Your project has undergone multiple epochs of evolutionary growth, by you and developers before you. You added features. Many, many, features, but nobody looked at the whole thing. At this stage two things are evident:
- You need to “grow wings”, get into bird’s eye view-mode and draw boundaries, aka define separate modules.
- Now that you know your boundaries, you have to make sure the boundaries are respected.
Point 1 you most likely cannot learn from a blog post, but point 2 is definitively something we can tackle here.
Chaotic code bases are difficult to tame, and once tamed, difficult to keep in that state. As example we’ll take one guideline of Domain Driven Design (or DDD in short):
the domain model has no dependencies (except the most basic and essential ones)
You can see the domain model as “module” containing all business logic. Spreading your business logic across the modules or layers of an application is, in 99.9% of the cases, a recipe for disaster. Conceptually a rule to protect our domain module could be written like this:
- for each file in the domain model module
- forbid imports from other modules
- but allow imports from the domain module itself
The test to validate something like this could be written in this way:
from pytest_archon import archrule
def test_domain_model():
(
archrule("protect the domain model")
.match("app.domain_model*") # (1)
.should_not_import("app*") # (2)
.may_import("app.domain_model*") # (3)
.check("app")
)
The test above is already totally valid pytest-archon
code. So what is pytest-archon
? It tries to help you with the question:
How can I codify the boundaries by which I develop and extend my application?
So it is a pytest plugin that helps you define (architectural) rules (archon means ruler, but it also sounds a bit like the arch in architecture) for your application.

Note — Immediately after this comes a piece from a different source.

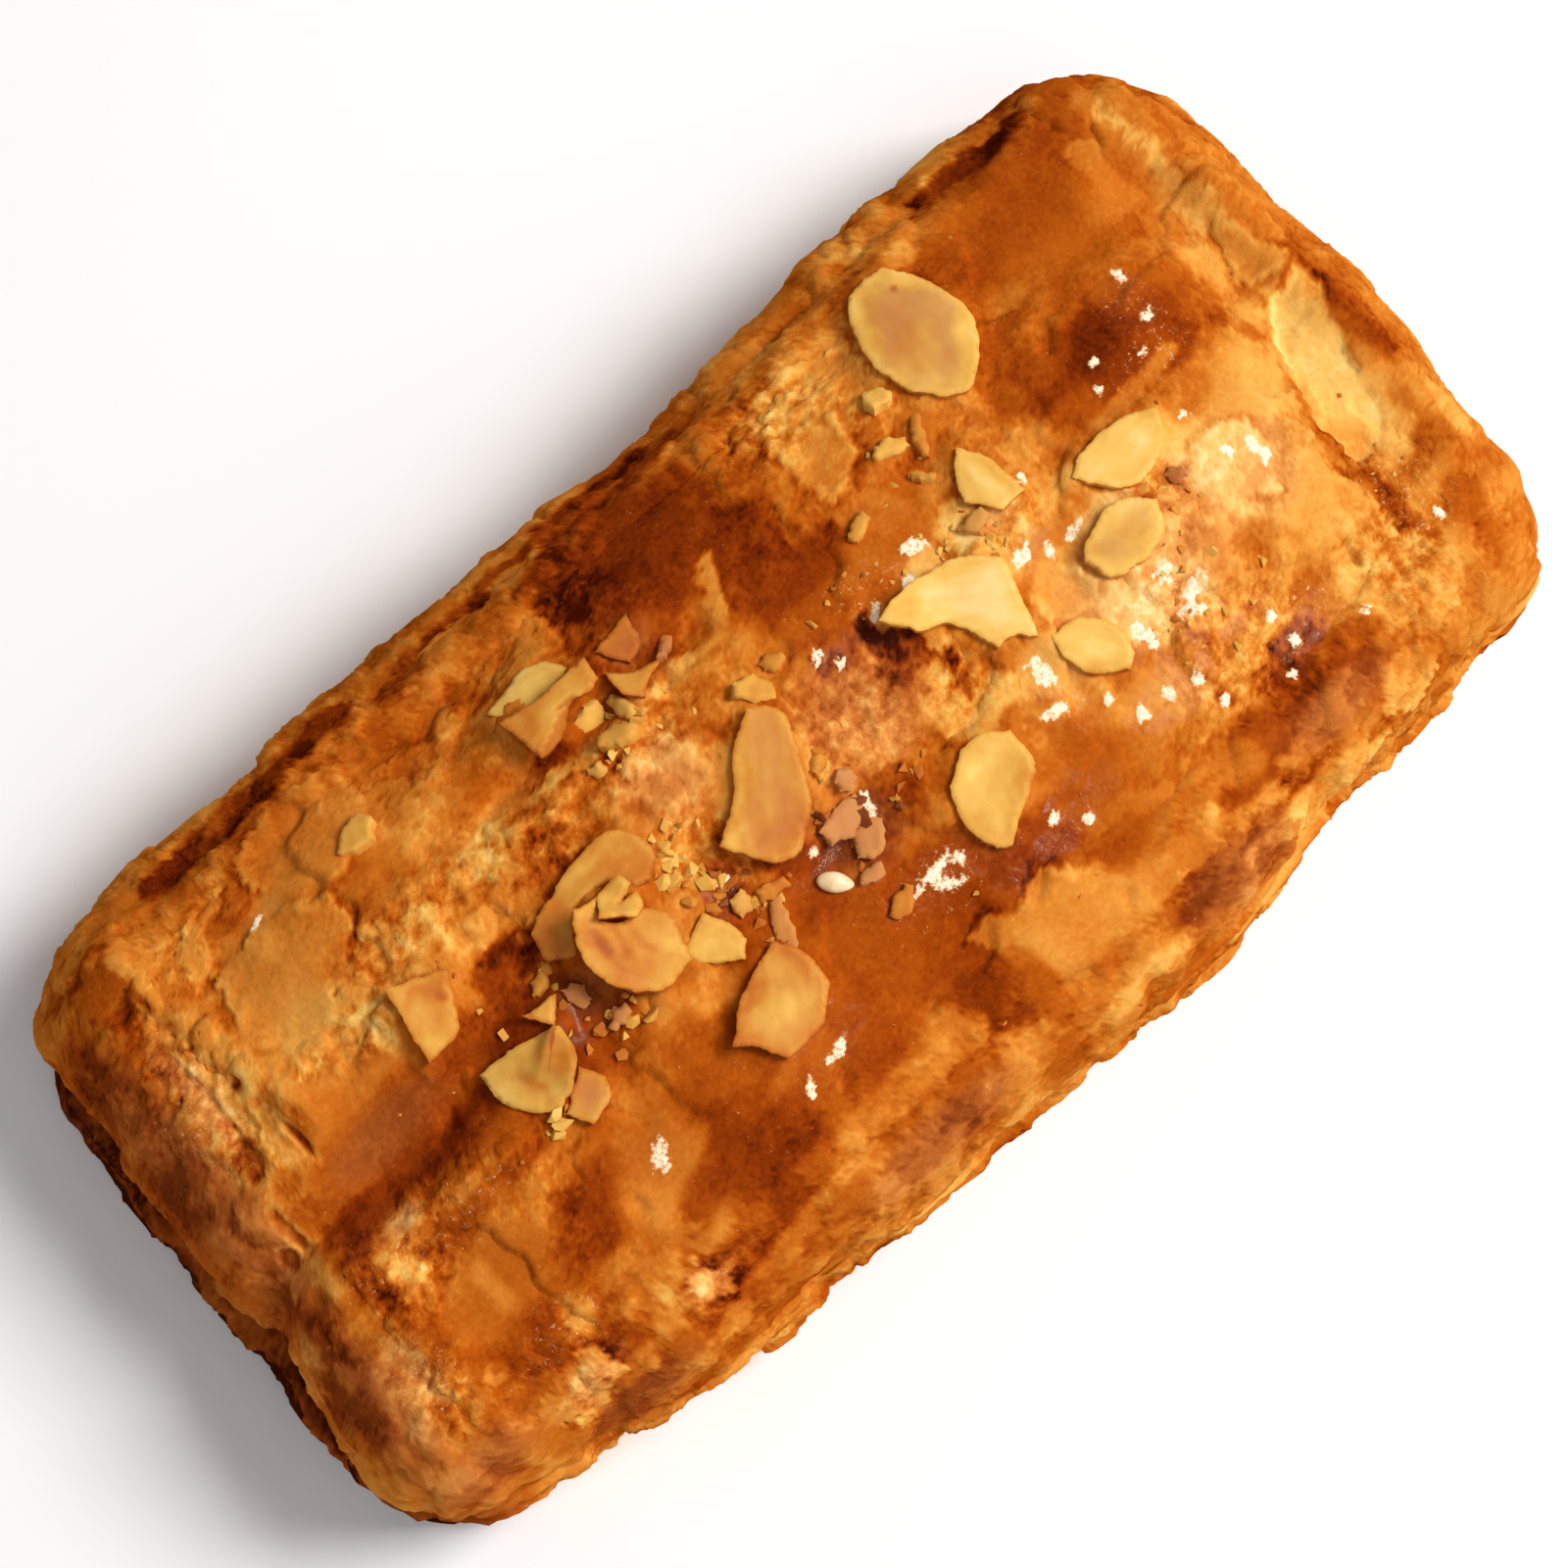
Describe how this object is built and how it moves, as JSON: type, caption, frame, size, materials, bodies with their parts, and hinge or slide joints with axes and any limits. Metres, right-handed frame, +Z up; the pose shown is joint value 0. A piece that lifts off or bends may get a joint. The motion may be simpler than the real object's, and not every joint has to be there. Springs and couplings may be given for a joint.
{
  "type": "apple puff pastry",
  "caption": "Rectangular baked puff pastry pillow with a glazed, browned and flaky top, an open fold at one end and flaked almonds scattered over it.",
  "frame": {"origin": "middle of the base, on the surface the pastry rests on", "axes": "+X along the pastry's length, away from the end with the open fold; +Z up; the -Y side is the one that bows out"},
  "size_m": [0.134, 0.07, 0.0351],
  "materials": {
    "glazed_crust": "egg-washed and syrup-glazed baked dough, golden to dark brown",
    "almond": "thin toasted almond slices, cream to orange-brown"
  },
  "bodies": {
    "root": {"almond_back": "almond", "almond_brown": "almond", "almond_cream": "almond", "almond_crescent": "almond", "almond_curl_band": "almond", "almond_curl_cup": "almond", "almond_front": "almond", "almond_golden": "almond", "almond_grey": "almond", "almond_kite": "almond", "almond_leaf": "almond", "almond_on_curls": "almond", "almond_oval": "almond", "almond_round": "almond", "almond_saddle": "almond", "almond_shard": "almond", "almond_square": "almond", "almond_star": "almond", "almond_stub": "almond", "almond_tan": "almond", "almond_wedge": "almond", "pastry": "glazed_crust"}
  },
  "joints": []
}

We created it at one of our innovation days at Xebia. Architecture rules are defined in simple Pytest test cases and can run as part of a CI/CD pipeline. It scratches our own itch: as consultants we know right at the start of an assignment that our time will be limited. How can we still ensure that our initiatives and efforts towards code quality stay, even after we leave?
Guard your architecture
Traditionally Python code bases are not concerned a lot with architectural questions. Most applications are using an already opinionated framework, such as Django or FastAPI, or don’t have the size to reap the benefits of a clear architecture. Hence, minimal effort is put into architecture. But if you grow, you will reach a tipping point at which you benefit greatly from paying attention to architectural concerns.
Figure 1: (A) A simple architecture for a python web or CLI app. (B) For larger apps, it makes sense to create a service layer as abstraction between the web or CLI framework. (C) This pattern makes it possible to grow the app even further into multi-module architectures.

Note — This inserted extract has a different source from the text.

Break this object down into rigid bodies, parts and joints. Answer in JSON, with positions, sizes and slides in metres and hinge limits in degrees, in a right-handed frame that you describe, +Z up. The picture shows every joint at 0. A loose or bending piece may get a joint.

A common approach is the Model-View-Controller design pattern (figure 1A). As logical next step, you might want to add a service layer that serves as an abstraction layer for your domain model and database parts (figure 1B). Consider the service layer-based setup as building block of a scaffold for your app (figure 1C). Which architecture you choose and what fits for your application is highly context dependent. For pytest-archon
it does not matter what you choose, only what to guard: the dependencies (red arrows) and the absence of dependencies (invisible arrows 😉). How does it look in pytest-archon
? To make it concrete imagine you are building an app to book flight tickets, with order, price_calculation and reservation modules.
src
└── flight_ticket
├── common
├── order
│ ├── data
│ └── domain
├── price_calculation
│ ├── data
│ └── domain
└── reservation
├── data
└── domain
For architecture A (figure 1), you only need to make sure that
- the domain model does not depend on other modules of the app.
def test_fig1a():
(
archrule("fig 1a: domain model has no dependencies")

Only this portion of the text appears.